La paradoja es que fueron estos mismos fantasmas -que el propio Kirk alimentó- los que terminaron por devorarlo. El efecto ecosistema digital fue clave. Allí sus mensajes fueron recogidos, exagerados, replicados por simpatizantes, caricaturizados por críticos, usados por medios. Cada réplica funcionó como un amplificador.
El joven líder norteamericano no sólo hablaba para ya convertidos, sino que lo hacía para jóvenes inseguros, digitalizados, expuestos a comunidades online radicalizadas, que consumen narrativa de crisis, amenaza o victimización. Esa audiencia recibe el mensaje que “el otro” no solo es distinto sino adversario. De esta manera, queda predispuesta a la acción, incluyendo la más extrema.

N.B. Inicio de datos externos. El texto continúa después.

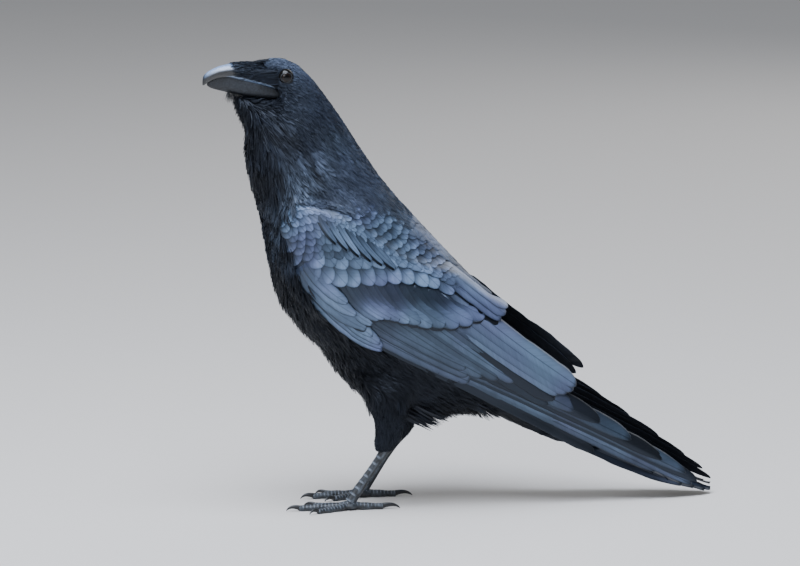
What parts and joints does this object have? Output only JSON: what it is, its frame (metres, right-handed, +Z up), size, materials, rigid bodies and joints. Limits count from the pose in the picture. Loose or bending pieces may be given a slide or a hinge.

El ejecutor del crimen -un jovencito blanco, becado, católico, hijo del “sueño americano”- encarna otra ironía letal. Charlie Kirk murió a manos de un muchacho que, en otra circunstancia, podría haber estado sentado en la primera fila de sus conferencias. Ese es el núcleo brutal de la tragedia: el verdugo fue también, de algún modo, su alumno.
No fue un marginal, ni un enemigo externo, ni un “comunista”, sino el espejo invertido de su propia prédica. Creció en la misma cultura de trincheras, se formó en instituciones que lo veneraban por sus méritos académicos. Pero al final tradujo en pólvora lo que había aprendido en palabras: que con el adversario no se debate, se elimina.
Y así, se cerró el ciclo. El hombre que alimentó a las masas con discursos de fuego terminó devorado por las llamas que él mismo ayudó a encender.
El secretario general de Naciones Unidas, Antonio Guterres, advierte cada vez que puede: “Nunca olvidemos la facilidad con la que los discursos de odio pueden convertirse en delitos de odio”.